→ **MATERIAL SHOWN**
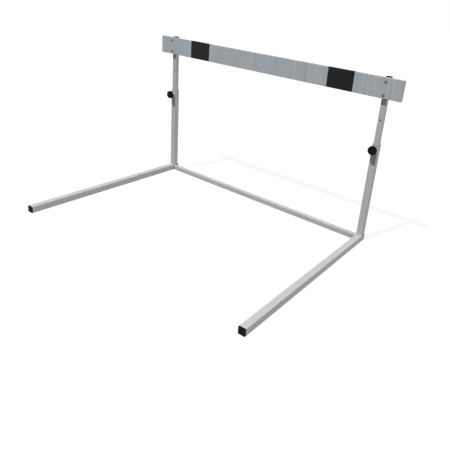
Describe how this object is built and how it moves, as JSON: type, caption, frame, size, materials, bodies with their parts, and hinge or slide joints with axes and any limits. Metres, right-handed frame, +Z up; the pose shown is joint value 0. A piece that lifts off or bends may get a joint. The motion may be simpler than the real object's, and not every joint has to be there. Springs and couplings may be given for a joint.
{
  "type": "track hurdle",
  "caption": "Height-adjustable track hurdle: a square-tube base, telescoping posts with hand clamps, and a banded crossboard.",
  "frame": {"origin": "on the floor, at the middle of the hurdle's length and depth", "axes": "+X along the crossboard, +Z up; the legs reach forward along -Y and the board is on the front of the posts"},
  "size_m": [1.2, 0.7784, 0.6589],
  "materials": {
    "painted_steel": "light grey powder coat, satin",
    "board_grey": "blue-grey, fine streaks across the board's height",
    "black_film": "black film, the same faint streaks",
    "black_plastic": "moulded, satin",
    "fastener_steel": "zinc plated",
    "dark_steel": "dull dark grey coat"
  },
  "bodies": {
    "base": {"cross_tube": "painted_steel", "left_leg": "painted_steel", "left_outer_post": "painted_steel", "left_front_leg_plug": "black_plastic", "left_rear_leg_plug": "black_plastic", "left_weld_nut": "painted_steel", "right_leg": "painted_steel", "right_outer_post": "painted_steel", "right_front_leg_plug": "black_plastic", "right_rear_leg_plug": "black_plastic", "right_weld_nut": "painted_steel"},
    "carriage": {"crossboard": "board_grey", "left_inner_post": "painted_steel", "left_top_plug": "black_plastic", "left_guide_plug": "black_plastic", "left_band": "black_film", "left_upper_bolt": "dark_steel", "left_lower_bolt": "dark_steel", "left_upper_washer": "fastener_steel", "left_lower_washer": "fastener_steel", "left_upper_nut": "fastener_steel", "left_lower_nut": "fastener_steel", "right_inner_post": "painted_steel", "right_top_plug": "black_plastic", "right_guide_plug": "black_plastic", "right_band": "black_film", "right_upper_bolt": "dark_steel", "right_lower_bolt": "dark_steel", "right_upper_washer": "fastener_steel", "right_lower_washer": "fastener_steel", "right_upper_nut": "fastener_steel", "right_lower_nut": "fastener_steel"},
    "left_stud": {"left_clamp_stud": "fastener_steel"},
    "left_knob": {"left_knob": "black_plastic"},
    "right_stud": {"right_clamp_stud": "fastener_steel"},
    "right_knob": {"right_knob": "black_plastic"}
  },
  "joints": [
    {"name": "height_slide", "type": "slide", "parent": "base", "child": "carriage", "axis": [0, 0, 1], "range_m": [-0.11, 0.11]},
    {"name": "left_stud_travel", "type": "slide", "parent": "base", "child": "left_stud", "axis": [0, -1, 0], "range_m": [0, 0.00375]},
    {"name": "left_knob_turn", "type": "hinge", "parent": "left_stud", "child": "left_knob", "pos_m": [-0.5325, 0.3568, 0.388], "axis": [0, -1, 0], "range_deg": [0, 1080]},
    {"name": "right_stud_travel", "type": "slide", "parent": "base", "child": "right_stud", "axis": [0, -1, 0], "range_m": [0, 0.00375]},
    {"name": "right_knob_turn", "type": "hinge", "parent": "right_stud", "child": "right_knob", "pos_m": [0.5325, 0.3568, 0.388], "axis": [0, -1, 0], "range_deg": [0, 1080]}
  ],
  "couplings": [
    {"joint": "left_stud_travel", "follows": "left_knob_turn", "m_per_rad": 0.0001989},
    {"joint": "right_stud_travel", "follows": "right_knob_turn", "m_per_rad": 0.0001989}
  ]
}
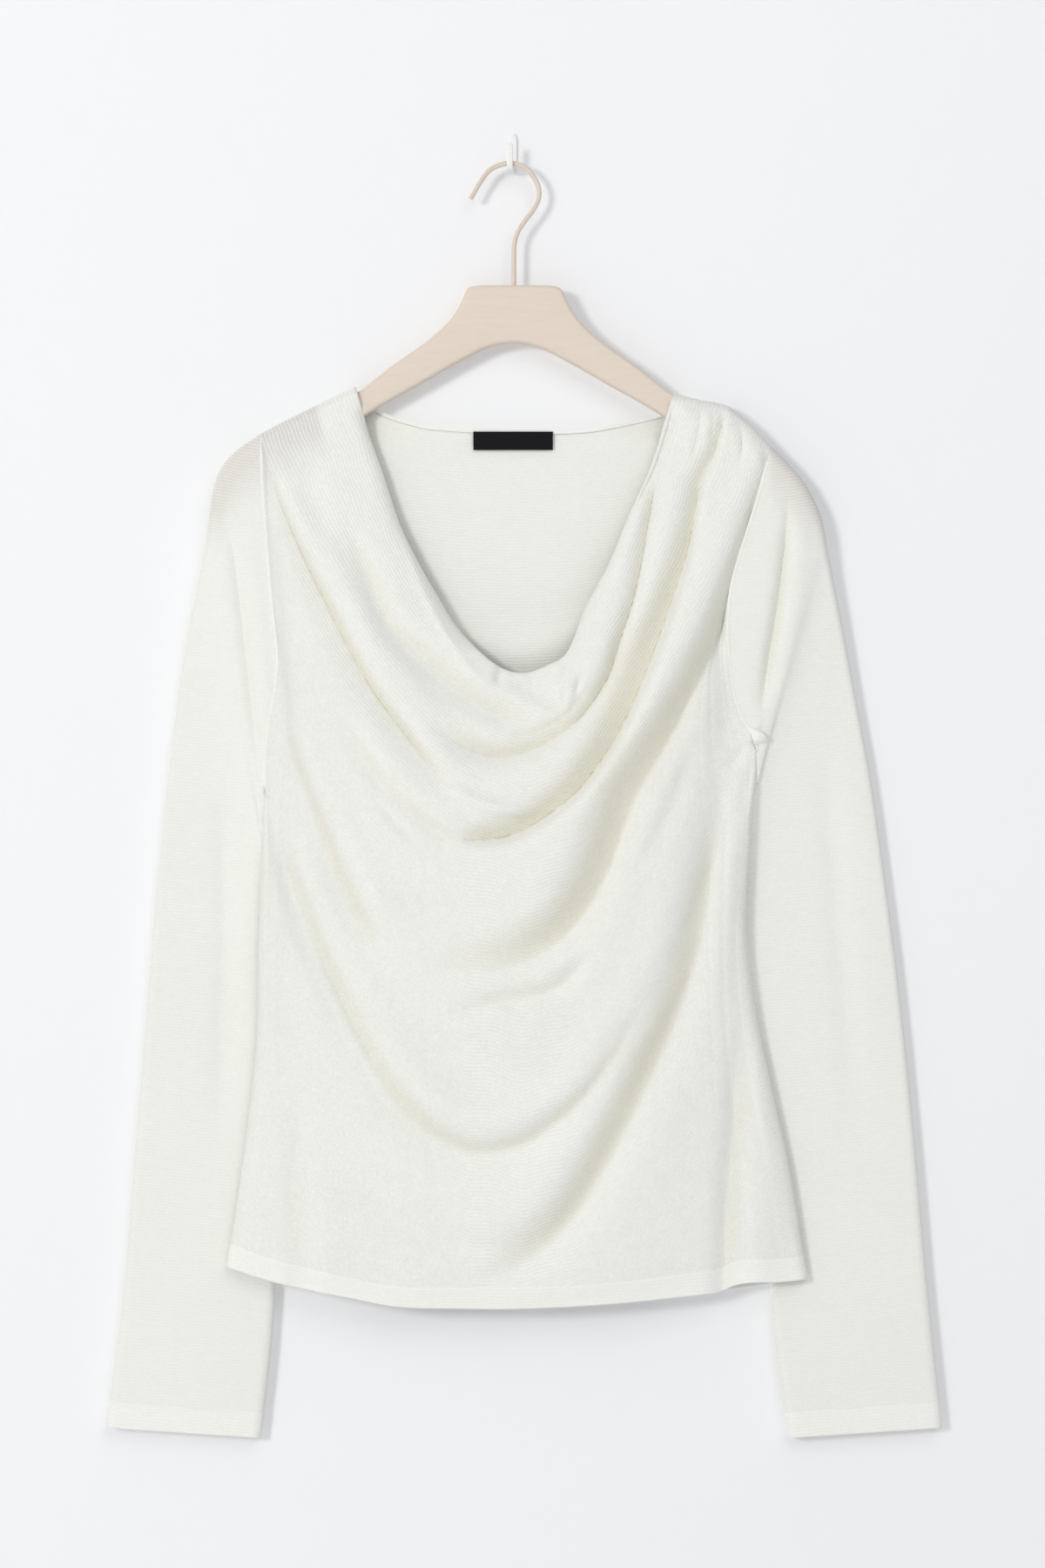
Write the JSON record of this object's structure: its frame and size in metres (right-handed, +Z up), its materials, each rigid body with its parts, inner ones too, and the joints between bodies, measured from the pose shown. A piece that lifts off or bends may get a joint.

→ **DIRECTIVE**
Take the material above and return all of it exactly.

→ **ANSWER FOR THIS EXERCISE**
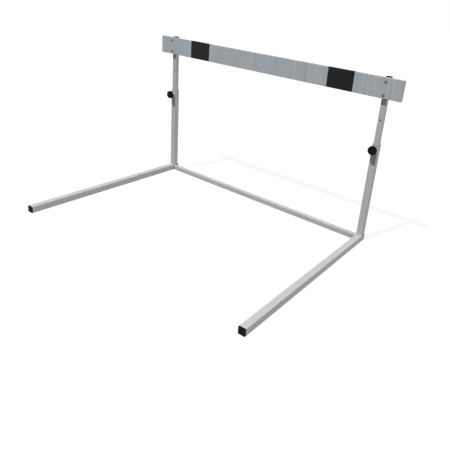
Describe how this object is built and how it moves, as JSON: type, caption, frame, size, materials, bodies with their parts, and hinge or slide joints with axes and any limits. Metres, right-handed frame, +Z up; the pose shown is joint value 0. A piece that lifts off or bends may get a joint. The motion may be simpler than the real object's, and not every joint has to be there. Springs and couplings may be given for a joint.
{
  "type": "track hurdle",
  "caption": "Height-adjustable track hurdle: a square-tube base, telescoping posts with hand clamps, and a banded crossboard.",
  "frame": {"origin": "on the floor, at the middle of the hurdle's length and depth", "axes": "+X along the crossboard, +Z up; the legs reach forward along -Y and the board is on the front of the posts"},
  "size_m": [1.2, 0.7784, 0.6589],
  "materials": {
    "painted_steel": "light grey powder coat, satin",
    "board_grey": "blue-grey, fine streaks across the board's height",
    "black_film": "black film, the same faint streaks",
    "black_plastic": "moulded, satin",
    "fastener_steel": "zinc plated",
    "dark_steel": "dull dark grey coat"
  },
  "bodies": {
    "base": {"cross_tube": "painted_steel", "left_leg": "painted_steel", "left_outer_post": "painted_steel", "left_front_leg_plug": "black_plastic", "left_rear_leg_plug": "black_plastic", "left_weld_nut": "painted_steel", "right_leg": "painted_steel", "right_outer_post": "painted_steel", "right_front_leg_plug": "black_plastic", "right_rear_leg_plug": "black_plastic", "right_weld_nut": "painted_steel"},
    "carriage": {"crossboard": "board_grey", "left_inner_post": "painted_steel", "left_top_plug": "black_plastic", "left_guide_plug": "black_plastic", "left_band": "black_film", "left_upper_bolt": "dark_steel", "left_lower_bolt": "dark_steel", "left_upper_washer": "fastener_steel", "left_lower_washer": "fastener_steel", "left_upper_nut": "fastener_steel", "left_lower_nut": "fastener_steel", "right_inner_post": "painted_steel", "right_top_plug": "black_plastic", "right_guide_plug": "black_plastic", "right_band": "black_film", "right_upper_bolt": "dark_steel", "right_lower_bolt": "dark_steel", "right_upper_washer": "fastener_steel", "right_lower_washer": "fastener_steel", "right_upper_nut": "fastener_steel", "right_lower_nut": "fastener_steel"},
    "left_stud": {"left_clamp_stud": "fastener_steel"},
    "left_knob": {"left_knob": "black_plastic"},
    "right_stud": {"right_clamp_stud": "fastener_steel"},
    "right_knob": {"right_knob": "black_plastic"}
  },
  "joints": [
    {"name": "height_slide", "type": "slide", "parent": "base", "child": "carriage", "axis": [0, 0, 1], "range_m": [-0.11, 0.11]},
    {"name": "left_stud_travel", "type": "slide", "parent": "base", "child": "left_stud", "axis": [0, -1, 0], "range_m": [0, 0.00375]},
    {"name": "left_knob_turn", "type": "hinge", "parent": "left_stud", "child": "left_knob", "pos_m": [-0.5325, 0.3568, 0.388], "axis": [0, -1, 0], "range_deg": [0, 1080]},
    {"name": "right_stud_travel", "type": "slide", "parent": "base", "child": "right_stud", "axis": [0, -1, 0], "range_m": [0, 0.00375]},
    {"name": "right_knob_turn", "type": "hinge", "parent": "right_stud", "child": "right_knob", "pos_m": [0.5325, 0.3568, 0.388], "axis": [0, -1, 0], "range_deg": [0, 1080]}
  ],
  "couplings": [
    {"joint": "left_stud_travel", "follows": "left_knob_turn", "m_per_rad": 0.0001989},
    {"joint": "right_stud_travel", "follows": "right_knob_turn", "m_per_rad": 0.0001989}
  ]
}
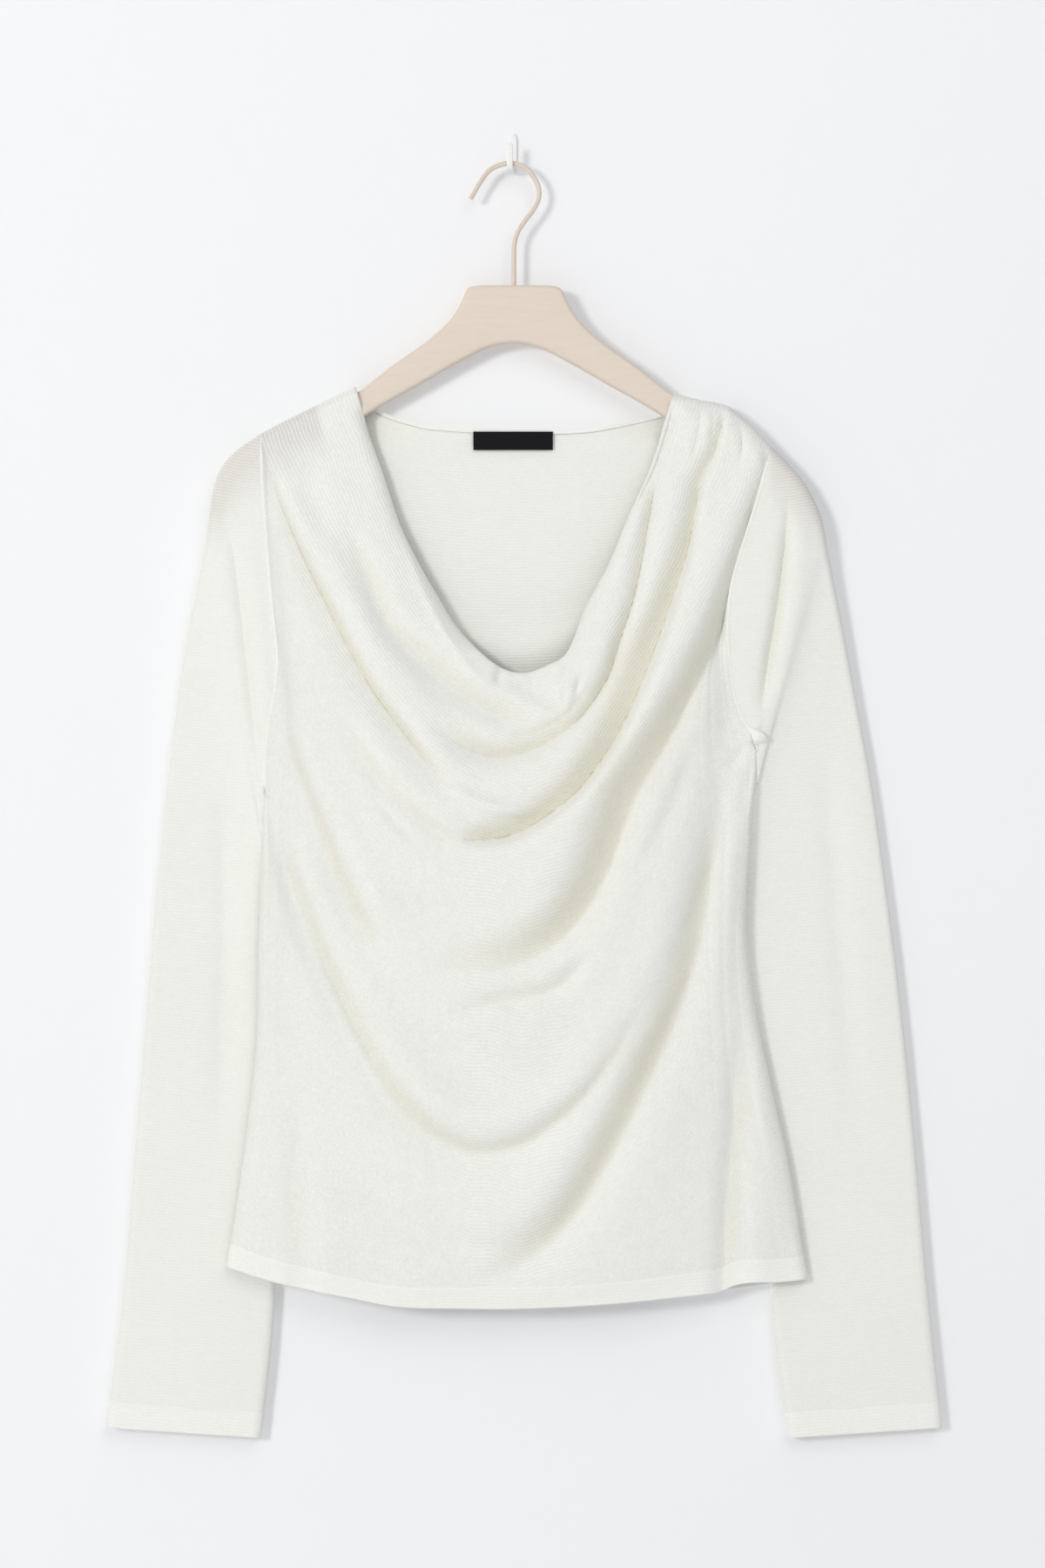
Write the JSON record of this object's structure: its frame and size in metres (right-handed, +Z up), its materials, each rigid body with its parts, inner ones too, and the joints between bodies, measured from the pose shown. A piece that lifts off or bends may get a joint.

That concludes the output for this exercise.